7. The main thing to be seen is whether the assessee had committed any default or not. The relevant portion of Section 271(1)(a) of the Act reads as under:
' 271. (1) If the Income-tax Officer or the Appellate Assistant Commissioner or the Commissioner (Appeals), in the course of any proceedings under this Act, is satisfied that any person-
(a) has without reasonable cause failed to furnish the return of total income which he was required to furnish under Sub-section (1) of Section 139 or by notice given under Sub-section (2) of Section 139 or Section 148 or has without reasonable cause failed to furnish it within the time allowed and in the manner required by Sub-section (1) of Section 139 or by such notice, as the case may be.'
8. The important words of this section are ' within the time allowed and in the manner required by Sub-section (1) of Section 139......' Section 139(1)reads as under:
' 139. (1) Every person, if his total income or the total income of any other person in respect of which he is assessable under this Act during the previous year exceeded the maximum amount which is not chargeable to income-tax, shall furnish a return of his income or the income of such other person during the previous year in the prescribed form and verified in the prescribed manner and setting forth such other particulars as may be prescribed-
(a) in the case of every person whose total income, or the total income of any other person in respect of which he is assessable under this Act, includes any income from business or profession, before the expiry of four months from the end of the previous year or where there is more than one previous year from the end of the previous year which expired last before the commencement of the assessment year, or before the 30th day of June of the assessment year, whichever is later ;
(b) in the case of every other person, before the 30th day of June of the assessment year:
Provided that, on an application made in the prescribed manner, the Income-tax Officer may, in his discretion, extend the date for furnishing the return, and, notwithstanding that the date is so extended, interest shall be chargeable in accordance with the provisions of Sub-section (8).'
9. A plain reading of this section shows that if the total income of a person during the previous year was taxable he was under an obligation to furnish a return of his income in proper form. The phrase ' total income ' has been defined in Section 2(45) of the Act as under:
' ' Total income' means the total amount of income referred to in Section 5, computed in the manner laid down in this Act.'
10. The phrase 'previous year' has been defined in Section 3(1)(a) of the Act as under :
'3. (1) For the purposes of this Act, ' previous year ' means-
(a) the financial year immediately preceding the assessment year.'
11. In short, the return envisaged under Section 139(1) of the Act is a return of total income earned by an assessee for the financial year immediately preceding the assessment year. If the return filed by it does not comply with all these requirements, it would be no return in the eye of law. Once this conclusion is arrived at, it becomes obvious that an assessee who deliberately files a return for a part of a year, which, does not disclose his income for the entire financial year prior to the assessment year, would be deemed to have failed to furnish a return within the meaning of Section 271(1)(a) of the Act. We would like to make it clear that we are only referring to the nature of return envisaged to be filed and are not adverting to the fact whether there was any reasonable cause or not for its non-filing. All that we need to observe is that in such a situation the Tribunals below are to take it that in the eye of law no return has been filed.

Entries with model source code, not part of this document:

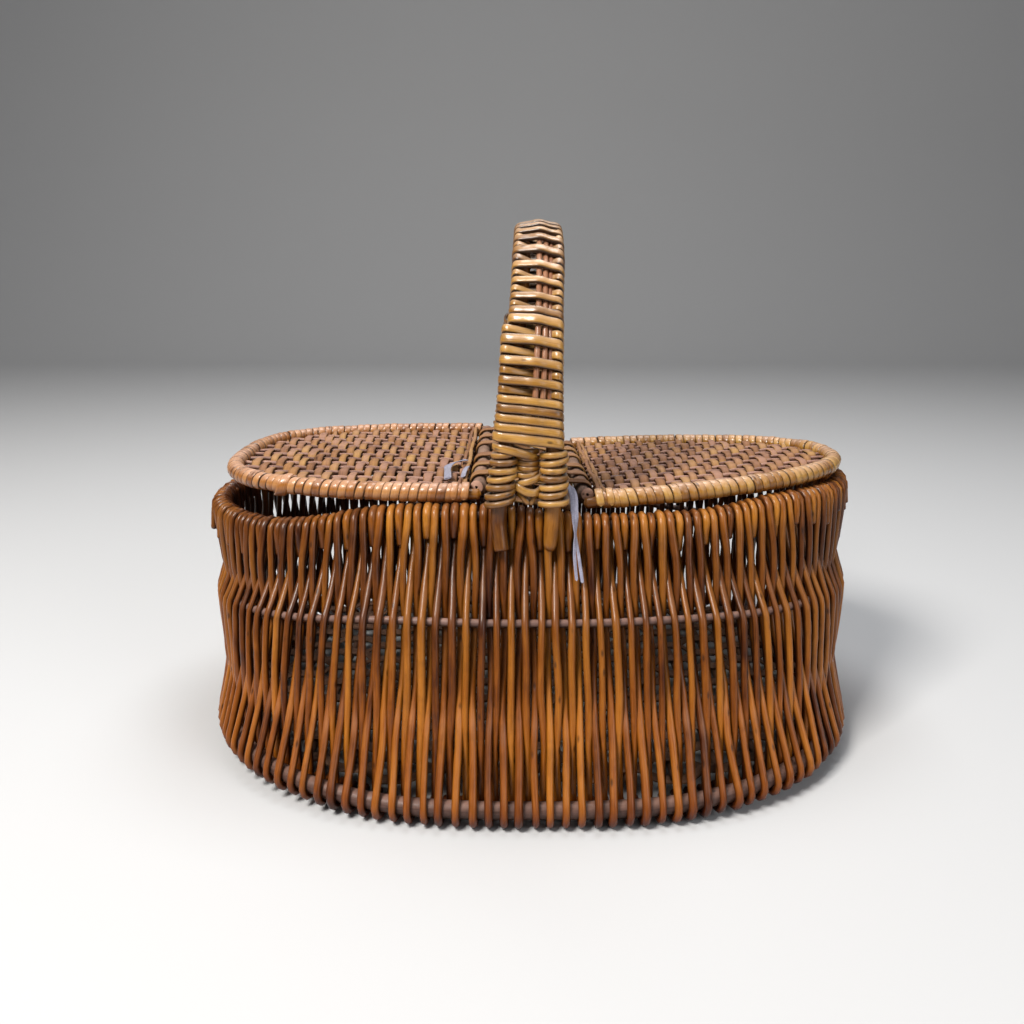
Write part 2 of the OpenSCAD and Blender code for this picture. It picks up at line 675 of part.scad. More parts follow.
lid_place(-1) lid_wrap(LEFT_LID);  // left_lid_wrap
lid_place(-1) lid_hinge_bar(LEFT_LID);  // left_lid_hinge_bar
lid_place(-1) lid_ribs(LEFT_LID);  // left_lid_ribs
lid_place(-1) lid_strips(LEFT_LID);  // left_lid_strips
lid_place(1) lid_border(RIGHT_LID);  // right_lid_border
lid_place(1) lid_wrap(RIGHT_LID);  // right_lid_wrap
lid_place(1) lid_hinge_bar(RIGHT_LID);  // right_lid_hinge_bar
lid_place(1) lid_ribs(RIGHT_LID);  // right_lid_ribs
lid_place(1) lid_strips(RIGHT_LID);  // right_lid_strips
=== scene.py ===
"""Dresses an oval two-lid wicker basket: round willow rods, wound cane, woven lids and grey tape."""
import math

import bpy
import numpy as np
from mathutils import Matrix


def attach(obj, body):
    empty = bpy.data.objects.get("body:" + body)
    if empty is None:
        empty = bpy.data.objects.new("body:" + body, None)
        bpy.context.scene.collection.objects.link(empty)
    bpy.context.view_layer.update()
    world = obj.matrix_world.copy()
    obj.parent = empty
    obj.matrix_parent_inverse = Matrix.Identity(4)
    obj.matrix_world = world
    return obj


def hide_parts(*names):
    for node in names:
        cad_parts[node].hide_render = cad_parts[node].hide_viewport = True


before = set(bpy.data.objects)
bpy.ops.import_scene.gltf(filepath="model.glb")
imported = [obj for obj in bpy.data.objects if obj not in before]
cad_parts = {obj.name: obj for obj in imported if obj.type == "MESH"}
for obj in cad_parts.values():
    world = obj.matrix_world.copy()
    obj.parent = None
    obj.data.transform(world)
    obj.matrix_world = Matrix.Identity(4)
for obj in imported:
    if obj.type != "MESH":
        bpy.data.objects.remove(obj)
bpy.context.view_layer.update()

MM = 0.001
chance = np.random.default_rng(7)

# Camera, in millimetres and in pixels of the 1024 pixel photograph
PHOTO = 1024
FOCAL_PX = 902
HORIZON_PX = 269
EYE = (-11.3, -600.0, 273.9)
SENSOR = 36.0

# Dips in the rim: side, place along it, depth, half lengths to the left and right, power
DIPS = [(-1, -140.0, 6.5, 45.0, 45.0, 2), (-1, 62.0, 5.4, 62.0, 62.0, 4), (1, 22.0, 12.0, 45.0, 122.0, 2)]

SIDES = (("left", -1), ("right", 1))
FACES = (("front", -1), ("back", 1))

# Room between pieces. The solids' stakes: thickness, room over the rim, height that they lift the base
GAP = 0.3
STAKE_T = 3.2
RIM_TURN = 4.5
BASE_LIFT = 5

# Hoops: half length, half depth, squareness, height, falls at the left and right ends, dips
BASE_Z = 7.9
RIM_Z = 137.9
RIM_TOP = 144.0
RIM = (200.0, 104.0, 2.2, RIM_Z, 13.0, 0.0, DIPS)
MID = (193.0, 127.0, 2.4, 87.9, 10.0, 4.0, ())
BASE = (185.0, 157.0, 2.6, BASE_Z, -5.0, -5.0, ())
RIM_R, MID_R, BASE_R = 2.6, 2.1, 4.0

# Willow. At the front and back the stakes stand a little further apart at the rim and closer below it
STAKES = 136
ROD_R = 1.95
RIM_ROD_R = 2.3
BASE_ROD_R = 1.93
RIM_CLOSE, MID_CLOSE, BASE_CLOSE = -0.06, 0.07, 0.074
RIM_SHIFT = 1.2
STAKE_STEP = 3.2
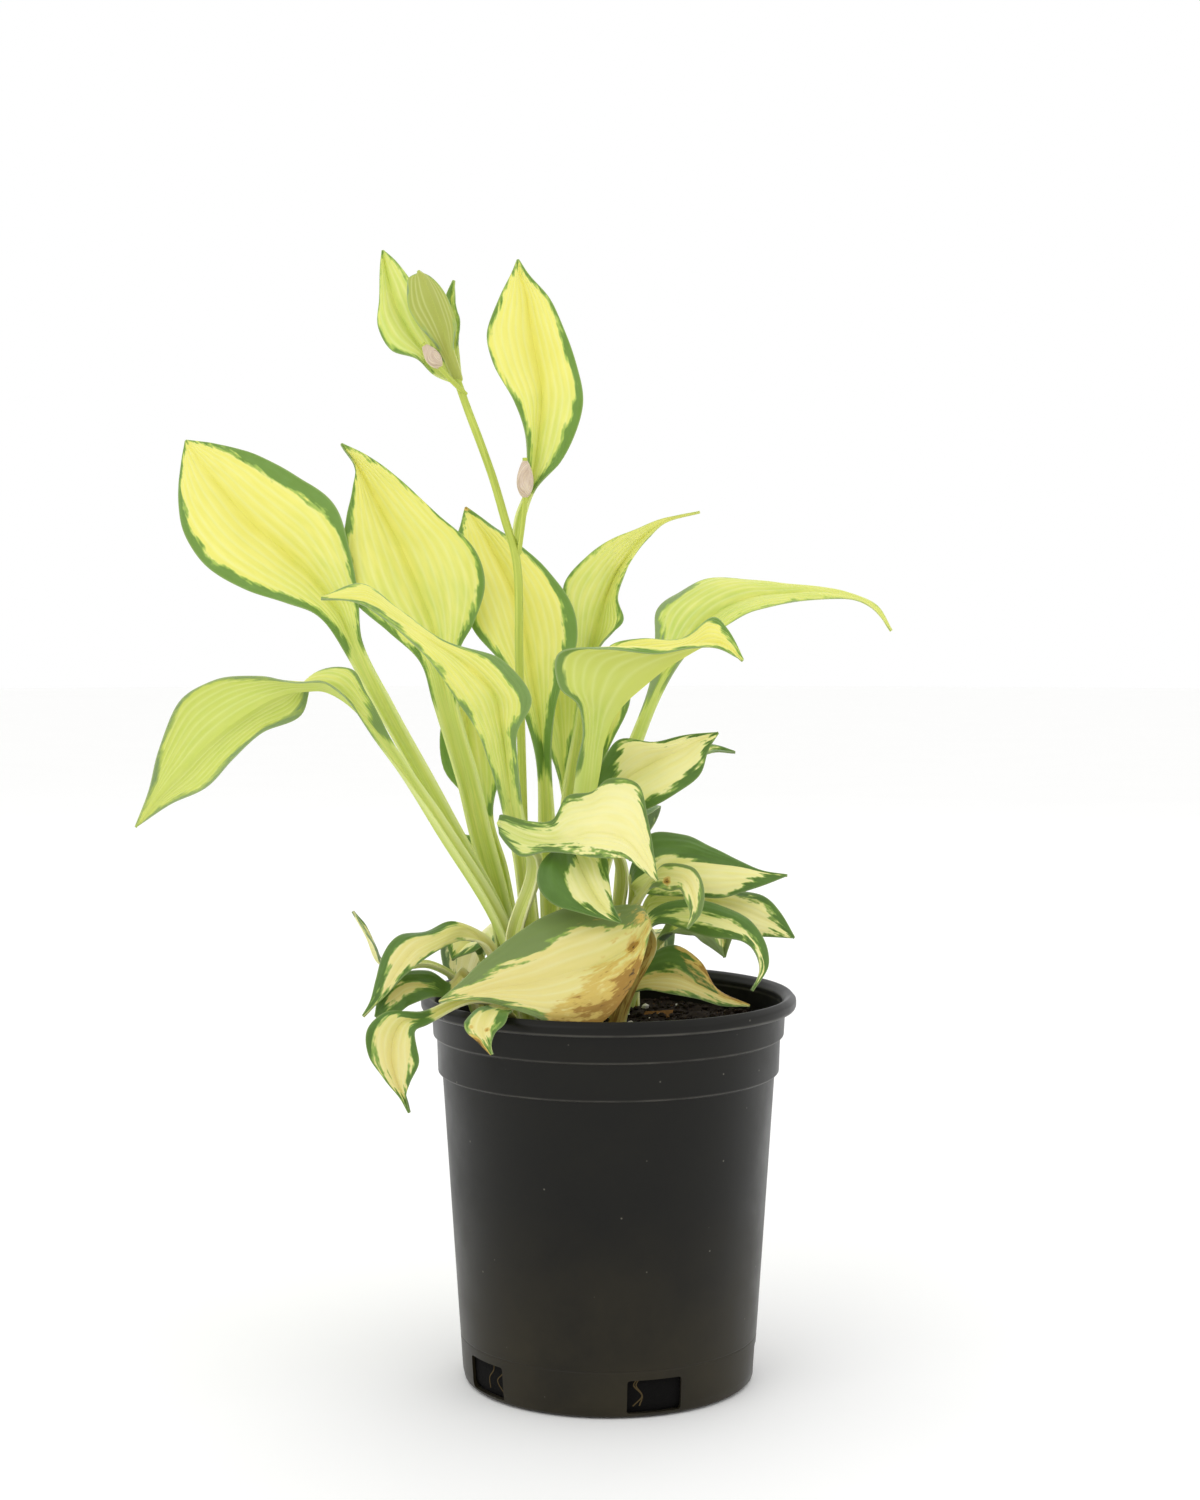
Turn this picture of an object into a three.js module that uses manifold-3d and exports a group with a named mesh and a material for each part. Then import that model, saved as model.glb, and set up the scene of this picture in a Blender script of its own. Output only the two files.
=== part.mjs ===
// A hosta with variegated leaves growing in a black nursery pot.
// Millimetres, +Z up. The origin is the middle of the pot's underside and -Y is the front.
import * as THREE from "three";
import { mergeVertices } from "three/addons/utils/BufferGeometryUtils.js";
import ManifoldModule from "manifold-3d";

const wasm = await ManifoldModule();
wasm.setup();

// ---- Pot: a 6.5 inch thin-walled nursery pot ----
const POT_HEIGHT = 172;
const LIP_RADIUS = 83;
const LIP_DEPTH = 6.5;
const LIP_ROUNDING = 2;
const LIP_WIDTH = 3.6;
const UPPER_COLLAR = { radius: 78.2, bottomRadius: 77.6, bottom: 153.7 };
const LOWER_COLLAR = { radius: 76, bottomRadius: 75.5, bottom: 137.5 };
const COLLAR_SLANT = 0.5;
const BODY_TOP_RADIUS = 73.6;
const BODY_FOOT_RADIUS = 65;
const FOOT_ROUNDING = 5;
const FOOT_CHAMFER = { reach: 2.6, width: 0.8, height: 1.2 };
const WALL = 1.5;
const POT_FLOOR = 1.8;
const FLOOR_FILLET = 1.5;
const POT_SIDES = 36;
const DRAIN = { width: 24, height: 14.5, bottom: 2.2, depth: 20, count: 5, firstBearing: 17.3 };

// ---- Soil ----
const CLEARANCE = 0.35;
const SOIL_TOP = 156.5;
const SOIL_MOUND = 2.5;
const SOIL_LUMP = 0.9;
const LUMPS = { alongX: 0.21, alongY: 0.17, slanting: 0.13, slant: 1.6, shift: 1.3 };
const SOIL_RINGS = 4;
const FOOT_HOLE = { clearance: 0.8, sides: 7, length: 26, below: 1 };
const FOOT_DEPTH = 10;

// ---- Leaf sheet, shared by every leaf ----
// The edges of the stalk's channel stand to the side of the midrib and above it, as shares of
// half the stalk's flat width.
const STALK_EDGE = { side: 0.62, up: 0.6 };
const STALK_THICKNESS = { ribShare: 0.46, margin: 0.9 };
const BLADE_THICKNESS = { rib: 1.1, margin: 0.75 };
const TIP_HALF_WIDTH = 0.6;
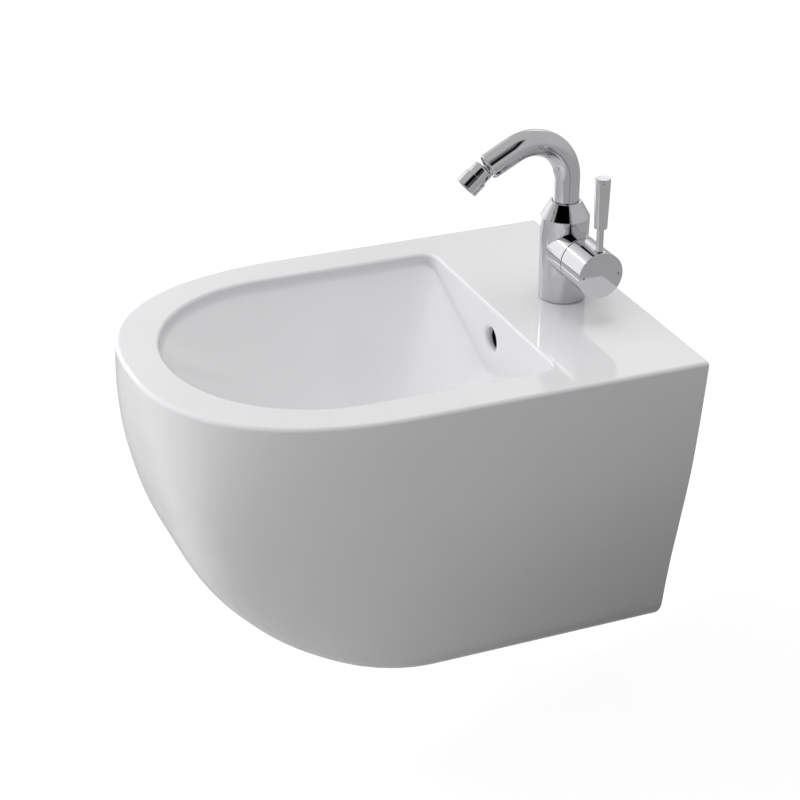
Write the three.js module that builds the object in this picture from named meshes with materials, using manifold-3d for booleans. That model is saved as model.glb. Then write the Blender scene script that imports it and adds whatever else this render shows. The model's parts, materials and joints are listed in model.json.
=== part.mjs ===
// Wall-hung bidet with a single-lever mixer tap, a swivelling spout and a ball-jointed aerator.
// Millimetres, +Z up. The wall is the plane y = 0 and the bidet reaches out towards -Y.
// The origin lies on the wall face, on the centre line, at the height of the two wall studs.

import * as THREE from 'three';
import { mergeVertices } from 'three/addons/utils/BufferGeometryUtils.js';
import Module from 'manifold-3d';

const wasm = await Module();
wasm.setup();

// Fits shared by all pieces
const seatGap = 0.3;
const slideGap = 0.4;
const overrun = 3;
const weldDistance = 0.0001;

// Facets round a full turn, and steps along the rounded stretches of a profile
const showSides = 24;
const wideSides = 20;
const midSides = 14;
const smallSides = 8;
const tinySides = 6;
const cornerSteps = 4;
const edgeSteps = 3;
const ballSteps = 7;
const socketSteps = 4;
const plateSteps = 9;

// Ceramic: outside
const bodyWidth = 360;
const bodyReach = 485;
const bodyHeight = 306;
const rimAboveStuds = 75;
const sideStraight = 265;
const topEdgeRadius = 4;
const bottomEdgeRadius = 24;
const wall = 11;
const rearWall = 12;
const rimThickness = 18;

// Ceramic: how the outside narrows from the rim down, as shares of the size at the rim
const heightShares = [0, 0.2, 0.4, 0.6, 0.75, 0.88, 0.96, 1];
const widthShares = [1, 0.957, 0.904, 0.828, 0.769, 0.727, 0.706, 0.694];
const reachShares = [1, 0.989, 0.967, 0.926, 0.858, 0.764, 0.66, 0.58];
const bendHeightShares = [0, 0.5, 1];
const straightShares = [1, 0.84, 0.824];
const noseExponents = [2.41, 4.29, 3.75];
const rowShares = [0.15, 0.3, 0.44, 0.56, 0.67, 0.77, 0.85];
const hollowRowShares = [0.3, 0.52, 0.7, 0.84];

// Ceramic: bowl
const deckDepth = 131.7;
const rimSideWidth = 40.7;
const rimFrontWidth = 36.5;
const bowlStraight = 309.5;
const bowlNoseExponent = 2.06;
const bowlCornerRadius = 14;
const bowlEdgeRadius = 5;
const lipDepth = 15;
const lipDraft = 0.8;
const rearWallDepth = 76;
const valleyRadius = 16;
const bowlDepth = 104;
const bowlCurve = 1.25;
const dishShares = [0.8, 0.6, 0.4, 0.2, 0];
const underdishShares = [0.6, 0];

// Ceramic: waste hole, overflow and openings
const wasteSetback = 235;
const wasteSeatRadius = 34;
const wasteRecessRadius = 32.5;
const wasteSeatDepth = 4;
const wasteHoleRadius = 23;
const wasteBossRadius = 37;
const wasteBossDepth = 34;
const overflowRadius = 11.5;
const overflowDepth = 33.6;
const ductDepth = 12;
const ductWidth = 34;
const ductWall = 7;
const ductTop = 21;
const ductBend = 96;
const ductMouthHeight = 11;
const tapSetback = 58;
const tapHoleRadius = 17.5;
const studSpacing = 180;
const studHoleRadius = 8;
const studPadRadius = 21;
const studPadDepth = 8;
const windowWidth = 128;
const windowTop = 36;
const windowHeight = 150;
const windowRadius = 14;
const hatchWidth = 168;
const hatchRear = 34;
const hatchLength = 196;
const hatchRadius = 24;

// Wall fixings
const studRadius = 5.9;
const studReach = 46;
const sleeveWall = 1.3;
const sleeveFlangeRadius = 12;
const sleeveFlange = 2;
const studWasherRadius = 14;
const studWasher = 2.5;
const studNutFlats = 19;
const studNutHeight = 10;

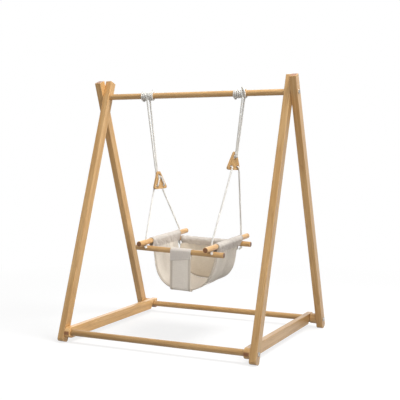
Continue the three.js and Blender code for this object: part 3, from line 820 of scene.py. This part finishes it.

12. The learned Tribunal appears to have been swayed by the consideration that when an invalid return is filed, it cannot be said that a default has arisen. In this connection, it suffices to mention that the mere invalidity of a return in minor particulars is something different from a return which contravenes the fundamentals of Section 139(1) of the Act.
13. We, therefore, allow this petition and answer the question referred to us in the negative, i. e., in favour of the revenue and against the assessee. We might also add that the Tribunal did not advert to the plea raised on behalf of the assessee that there was some reasonable cause for late filing of the return. It perhaps did not consider it necessary to give a finding on this point on the ground that the legal issue had been decided against the revenue.
14. Furthermore, the ITO proceeded against the assessee on the ground that there was delay in filing the return. Shri Sharma, the learned counsel for the assessee, has argued that it is a different kind of default and the revenue should not be allowed to turn round and to seek the imposition of penalties on the assessee on an entirely different ground.
15. Our jurisdiction in these matters is quite limited. We have answered the question of law and it will now be for the Tribunal to dispose of the contentions raised by the assessee, some of which have been noticed above.
16. The petition stands disposed of accordingly with no order as to costs.